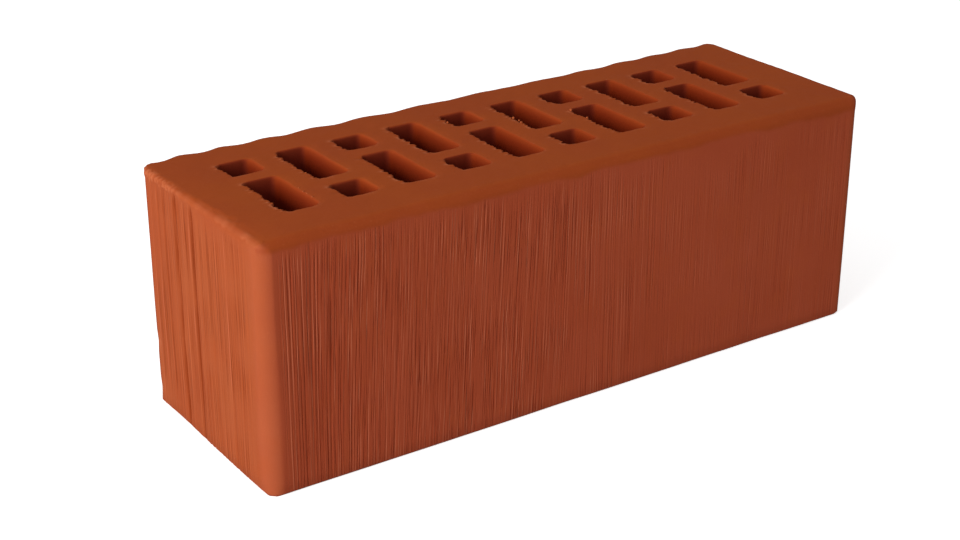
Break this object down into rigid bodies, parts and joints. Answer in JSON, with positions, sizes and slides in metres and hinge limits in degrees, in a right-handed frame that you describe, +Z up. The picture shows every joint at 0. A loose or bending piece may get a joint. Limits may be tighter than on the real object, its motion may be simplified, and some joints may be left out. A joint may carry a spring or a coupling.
{
  "type": "clay brick",
  "caption": "Extruded facing brick of fired red clay with staggered slots and small holes through it, a combed face with a smooth rolled top edge, and a rippled back.",
  "frame": {"origin": "centre of the bounding box's underside, on the bed that the brick lies on", "axes": "+X along the length, +Y across the width to the rippled back face, +Z up along the holes"},
  "size_m": [0.25, 0.085, 0.088],
  "materials": {
    "fired_clay": "matt, unglazed red-brown terracotta, finely combed on the upright faces"
  },
  "bodies": {
    "root": {"brick": "fired_clay"}
  },
  "joints": []
}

==============================

### Instructions for the task
All of the data must be returned exactly.

### Exercise result
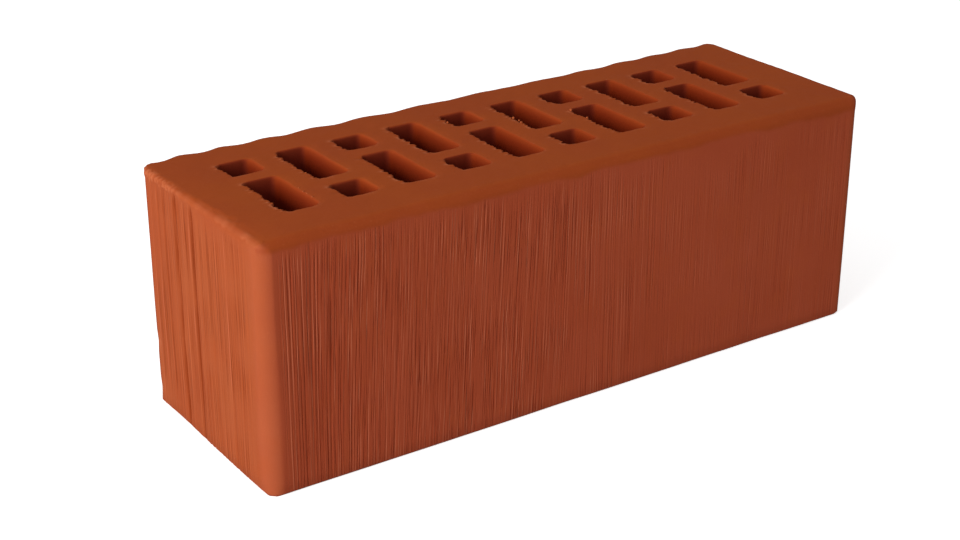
Break this object down into rigid bodies, parts and joints. Answer in JSON, with positions, sizes and slides in metres and hinge limits in degrees, in a right-handed frame that you describe, +Z up. The picture shows every joint at 0. A loose or bending piece may get a joint. Limits may be tighter than on the real object, its motion may be simplified, and some joints may be left out. A joint may carry a spring or a coupling.
{
  "type": "clay brick",
  "caption": "Extruded facing brick of fired red clay with staggered slots and small holes through it, a combed face with a smooth rolled top edge, and a rippled back.",
  "frame": {"origin": "centre of the bounding box's underside, on the bed that the brick lies on", "axes": "+X along the length, +Y across the width to the rippled back face, +Z up along the holes"},
  "size_m": [0.25, 0.085, 0.088],
  "materials": {
    "fired_clay": "matt, unglazed red-brown terracotta, finely combed on the upright faces"
  },
  "bodies": {
    "root": {"brick": "fired_clay"}
  },
  "joints": []
}